Breaking Bad made its own large structural mistake by locking itself into the plane crash in season 2, but in the subsequent seasons the events have unfolded in ways that consistently seem both unpredictable but plausible. At many points in seasons three and four, it didn’t seem clear or obvious which way the show was heading, but rather than seeming like there were only one or two ways out of the corner the story was in, it seemed like there were a world of possibilities. Even more impressively, in the little moments when there were seemingly binary choices (because it’s nearly impossible to avoid them completely), creator Vince Gilligan used the character motivations and elements of the world he had put together to resolve the situations without them feeling cheap or like cop outs. This is a very difficult line to walk, and Breaking Bad has achieved it better than anyone (Homeland’s first season did a great job, it’s second not as much). Two great examples of this when Walt and Jesse are trapped in the trailer and Walt decides to have Saul’s assistant call Hank pretending to be the hospital, and the second four finale, when Walt finally kills Gus. Both of these involves situations, where you probably know what’s going to happen in as much as Walt is not going to get caught that easily at that point in the show, and Walt is not going to die at the end of the fourth season when the show is coming back for a fifth. Still, these situations work because first, Breaking Bad is surprisingly enough, that there’s always at least a small possibility that the unlikely would happen (I call this the original Law & Order principle – Jack McCoy loses a couple cases each season, just enough to keep the suspense alive for the 90% of cases he’ll win), and because even though the expected happened, they happened in interesting enough ways that both made sense and were non obvious. The plausibility is every bit as important as the surprise. An implausible surprise is a cheap trick.

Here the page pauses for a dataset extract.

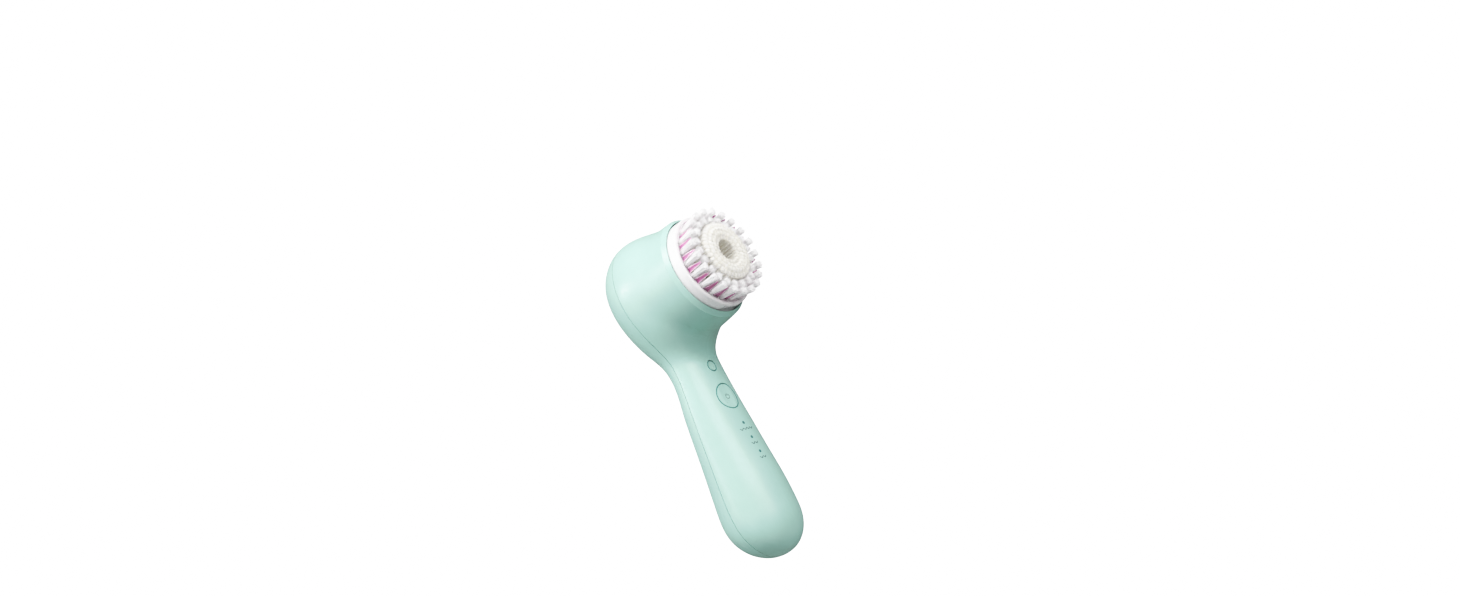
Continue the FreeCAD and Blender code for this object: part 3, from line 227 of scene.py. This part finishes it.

Going forward, there are plenty of elements in place for Breaking Bad to play upon, but which it doesn’t have to. Ted, for example. That’s a card in the deck. He could come back in some way and play a role, but if he didn’t, the show wouldn’t feel like it was missing something. The cartel could come back in some way and play a role, but if they didn’t that would be fine also. It’s so much more complicated than this, of course, but just think about what happens to Walt. It’s not he dies or he doesn’t. He might die of cancer, he might get shot, he might die with his family knowing, he might die without them. He might survive and go to jail, he might escape persecution, he might have to live the rest of his life on the run.. That’s just Walt’s very end game. All of these possibilities are out there, and none of them would by nature feel cheap because Breaking Bad has done such a good job laying the ground work. Breaking Bad’s spent its seasons wisely, carefully building plausible possibilities.
There are a couple of musts from Breaking Bad; plot points that need to be approached or they would feel unfulfilled (you know, like why the Others made such a big deal about Walt in Lost, which felt like it had to be answered at some point…). The ricin cigarette, in particular, has been harped on too much to not come up again.
The one failure of unpredictably, if you want to call it that, in Breaking Bad, is the fact that since it’s Walt’s show, Walt probably can’t die until at least the final season. That’s a limit that all single character led shows have, and it’s a cost that has to be borne to unpredictability if one ever wants to have those shows.
This is the genius of Breaking Bad and it is a lesson for every TV show going forward that gets in trouble trying to surprise and keep viewers guessing; viewers should be able to guess what’s going to happen. But there should be so many potential guesses that no one knows which one is right. If the viewers couldn’t have guessed it, you’re probably doing it wrong.